### WHAT TO PRODUCE:
Write the material out again exactly as it stands.

### DATA BLOCK:
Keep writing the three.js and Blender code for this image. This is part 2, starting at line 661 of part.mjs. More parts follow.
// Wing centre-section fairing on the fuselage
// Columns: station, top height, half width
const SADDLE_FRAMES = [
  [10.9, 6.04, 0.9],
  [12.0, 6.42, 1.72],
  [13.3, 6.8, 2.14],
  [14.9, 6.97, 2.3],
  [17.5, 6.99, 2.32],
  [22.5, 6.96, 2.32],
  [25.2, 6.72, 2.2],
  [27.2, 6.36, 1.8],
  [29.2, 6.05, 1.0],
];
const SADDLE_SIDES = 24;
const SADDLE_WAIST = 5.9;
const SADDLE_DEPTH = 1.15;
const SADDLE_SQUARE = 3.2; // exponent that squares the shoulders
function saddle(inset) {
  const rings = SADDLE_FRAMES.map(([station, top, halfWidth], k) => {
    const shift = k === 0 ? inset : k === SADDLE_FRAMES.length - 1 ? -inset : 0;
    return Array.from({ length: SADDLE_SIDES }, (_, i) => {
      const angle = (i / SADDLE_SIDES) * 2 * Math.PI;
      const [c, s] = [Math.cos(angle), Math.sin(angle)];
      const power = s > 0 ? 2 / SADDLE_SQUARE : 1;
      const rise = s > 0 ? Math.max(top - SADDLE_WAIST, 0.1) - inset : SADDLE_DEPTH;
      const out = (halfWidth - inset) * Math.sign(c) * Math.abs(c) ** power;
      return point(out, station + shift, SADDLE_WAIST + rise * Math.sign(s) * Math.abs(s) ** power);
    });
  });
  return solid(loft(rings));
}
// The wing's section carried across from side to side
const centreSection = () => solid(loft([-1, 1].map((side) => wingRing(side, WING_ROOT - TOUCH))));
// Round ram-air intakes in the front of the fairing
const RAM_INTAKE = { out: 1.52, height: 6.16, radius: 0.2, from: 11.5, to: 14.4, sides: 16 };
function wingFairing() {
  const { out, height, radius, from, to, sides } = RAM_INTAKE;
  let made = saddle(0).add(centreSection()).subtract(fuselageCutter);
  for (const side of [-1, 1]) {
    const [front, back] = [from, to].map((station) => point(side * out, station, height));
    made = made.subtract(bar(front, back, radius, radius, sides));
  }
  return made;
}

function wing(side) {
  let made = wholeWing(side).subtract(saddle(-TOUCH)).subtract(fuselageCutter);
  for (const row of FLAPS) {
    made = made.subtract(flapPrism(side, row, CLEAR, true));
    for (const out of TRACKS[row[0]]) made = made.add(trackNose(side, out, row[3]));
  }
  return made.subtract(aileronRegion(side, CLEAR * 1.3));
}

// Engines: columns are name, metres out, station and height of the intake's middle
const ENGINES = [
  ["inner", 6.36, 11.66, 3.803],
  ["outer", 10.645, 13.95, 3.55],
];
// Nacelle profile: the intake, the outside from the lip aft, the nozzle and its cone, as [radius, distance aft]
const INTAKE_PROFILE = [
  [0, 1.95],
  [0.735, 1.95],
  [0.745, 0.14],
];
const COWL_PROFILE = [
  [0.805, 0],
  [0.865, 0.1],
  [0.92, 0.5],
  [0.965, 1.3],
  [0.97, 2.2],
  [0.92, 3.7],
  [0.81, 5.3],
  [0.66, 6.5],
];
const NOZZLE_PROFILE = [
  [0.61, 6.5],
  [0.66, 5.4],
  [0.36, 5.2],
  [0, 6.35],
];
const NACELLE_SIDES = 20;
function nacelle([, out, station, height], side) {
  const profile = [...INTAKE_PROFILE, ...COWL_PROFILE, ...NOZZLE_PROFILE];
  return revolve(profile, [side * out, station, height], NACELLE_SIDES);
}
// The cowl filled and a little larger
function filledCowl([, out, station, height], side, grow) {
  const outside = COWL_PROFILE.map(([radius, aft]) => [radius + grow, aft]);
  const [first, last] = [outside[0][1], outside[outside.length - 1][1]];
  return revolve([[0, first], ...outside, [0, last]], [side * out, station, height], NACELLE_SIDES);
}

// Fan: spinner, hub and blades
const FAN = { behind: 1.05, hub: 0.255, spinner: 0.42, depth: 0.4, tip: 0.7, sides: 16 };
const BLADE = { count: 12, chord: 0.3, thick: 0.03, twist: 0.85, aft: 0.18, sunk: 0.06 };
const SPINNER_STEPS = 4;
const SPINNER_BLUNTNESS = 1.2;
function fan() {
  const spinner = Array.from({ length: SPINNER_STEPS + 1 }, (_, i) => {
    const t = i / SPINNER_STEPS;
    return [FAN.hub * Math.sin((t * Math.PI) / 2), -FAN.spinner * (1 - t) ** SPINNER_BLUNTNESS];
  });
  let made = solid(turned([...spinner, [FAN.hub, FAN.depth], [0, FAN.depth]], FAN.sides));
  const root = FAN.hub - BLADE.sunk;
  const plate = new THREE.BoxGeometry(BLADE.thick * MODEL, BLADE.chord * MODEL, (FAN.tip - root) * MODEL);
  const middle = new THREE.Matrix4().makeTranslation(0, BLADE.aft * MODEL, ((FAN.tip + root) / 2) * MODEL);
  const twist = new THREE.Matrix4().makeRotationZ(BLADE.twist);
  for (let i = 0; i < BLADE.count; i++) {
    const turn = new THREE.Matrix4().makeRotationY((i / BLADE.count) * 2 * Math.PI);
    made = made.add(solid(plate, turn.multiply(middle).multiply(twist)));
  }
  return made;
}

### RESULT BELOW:
Keep writing the three.js and Blender code for this image. This is part 2, starting at line 661 of part.mjs. More parts follow.
// Wing centre-section fairing on the fuselage
// Columns: station, top height, half width
const SADDLE_FRAMES = [
  [10.9, 6.04, 0.9],
  [12.0, 6.42, 1.72],
  [13.3, 6.8, 2.14],
  [14.9, 6.97, 2.3],
  [17.5, 6.99, 2.32],
  [22.5, 6.96, 2.32],
  [25.2, 6.72, 2.2],
  [27.2, 6.36, 1.8],
  [29.2, 6.05, 1.0],
];
const SADDLE_SIDES = 24;
const SADDLE_WAIST = 5.9;
const SADDLE_DEPTH = 1.15;
const SADDLE_SQUARE = 3.2; // exponent that squares the shoulders
function saddle(inset) {
  const rings = SADDLE_FRAMES.map(([station, top, halfWidth], k) => {
    const shift = k === 0 ? inset : k === SADDLE_FRAMES.length - 1 ? -inset : 0;
    return Array.from({ length: SADDLE_SIDES }, (_, i) => {
      const angle = (i / SADDLE_SIDES) * 2 * Math.PI;
      const [c, s] = [Math.cos(angle), Math.sin(angle)];
      const power = s > 0 ? 2 / SADDLE_SQUARE : 1;
      const rise = s > 0 ? Math.max(top - SADDLE_WAIST, 0.1) - inset : SADDLE_DEPTH;
      const out = (halfWidth - inset) * Math.sign(c) * Math.abs(c) ** power;
      return point(out, station + shift, SADDLE_WAIST + rise * Math.sign(s) * Math.abs(s) ** power);
    });
  });
  return solid(loft(rings));
}
// The wing's section carried across from side to side
const centreSection = () => solid(loft([-1, 1].map((side) => wingRing(side, WING_ROOT - TOUCH))));
// Round ram-air intakes in the front of the fairing
const RAM_INTAKE = { out: 1.52, height: 6.16, radius: 0.2, from: 11.5, to: 14.4, sides: 16 };
function wingFairing() {
  const { out, height, radius, from, to, sides } = RAM_INTAKE;
  let made = saddle(0).add(centreSection()).subtract(fuselageCutter);
  for (const side of [-1, 1]) {
    const [front, back] = [from, to].map((station) => point(side * out, station, height));
    made = made.subtract(bar(front, back, radius, radius, sides));
  }
  return made;
}

function wing(side) {
  let made = wholeWing(side).subtract(saddle(-TOUCH)).subtract(fuselageCutter);
  for (const row of FLAPS) {
    made = made.subtract(flapPrism(side, row, CLEAR, true));
    for (const out of TRACKS[row[0]]) made = made.add(trackNose(side, out, row[3]));
  }
  return made.subtract(aileronRegion(side, CLEAR * 1.3));
}

// Engines: columns are name, metres out, station and height of the intake's middle
const ENGINES = [
  ["inner", 6.36, 11.66, 3.803],
  ["outer", 10.645, 13.95, 3.55],
];
// Nacelle profile: the intake, the outside from the lip aft, the nozzle and its cone, as [radius, distance aft]
const INTAKE_PROFILE = [
  [0, 1.95],
  [0.735, 1.95],
  [0.745, 0.14],
];
const COWL_PROFILE = [
  [0.805, 0],
  [0.865, 0.1],
  [0.92, 0.5],
  [0.965, 1.3],
  [0.97, 2.2],
  [0.92, 3.7],
  [0.81, 5.3],
  [0.66, 6.5],
];
const NOZZLE_PROFILE = [
  [0.61, 6.5],
  [0.66, 5.4],
  [0.36, 5.2],
  [0, 6.35],
];
const NACELLE_SIDES = 20;
function nacelle([, out, station, height], side) {
  const profile = [...INTAKE_PROFILE, ...COWL_PROFILE, ...NOZZLE_PROFILE];
  return revolve(profile, [side * out, station, height], NACELLE_SIDES);
}
// The cowl filled and a little larger
function filledCowl([, out, station, height], side, grow) {
  const outside = COWL_PROFILE.map(([radius, aft]) => [radius + grow, aft]);
  const [first, last] = [outside[0][1], outside[outside.length - 1][1]];
  return revolve([[0, first], ...outside, [0, last]], [side * out, station, height], NACELLE_SIDES);
}

// Fan: spinner, hub and blades
const FAN = { behind: 1.05, hub: 0.255, spinner: 0.42, depth: 0.4, tip: 0.7, sides: 16 };
const BLADE = { count: 12, chord: 0.3, thick: 0.03, twist: 0.85, aft: 0.18, sunk: 0.06 };
const SPINNER_STEPS = 4;
const SPINNER_BLUNTNESS = 1.2;
function fan() {
  const spinner = Array.from({ length: SPINNER_STEPS + 1 }, (_, i) => {
    const t = i / SPINNER_STEPS;
    return [FAN.hub * Math.sin((t * Math.PI) / 2), -FAN.spinner * (1 - t) ** SPINNER_BLUNTNESS];
  });
  let made = solid(turned([...spinner, [FAN.hub, FAN.depth], [0, FAN.depth]], FAN.sides));
  const root = FAN.hub - BLADE.sunk;
  const plate = new THREE.BoxGeometry(BLADE.thick * MODEL, BLADE.chord * MODEL, (FAN.tip - root) * MODEL);
  const middle = new THREE.Matrix4().makeTranslation(0, BLADE.aft * MODEL, ((FAN.tip + root) / 2) * MODEL);
  const twist = new THREE.Matrix4().makeRotationZ(BLADE.twist);
  for (let i = 0; i < BLADE.count; i++) {
    const turn = new THREE.Matrix4().makeRotationY((i / BLADE.count) * 2 * Math.PI);
    made = made.add(solid(plate, turn.multiply(middle).multiply(twist)));
  }
  return made;
}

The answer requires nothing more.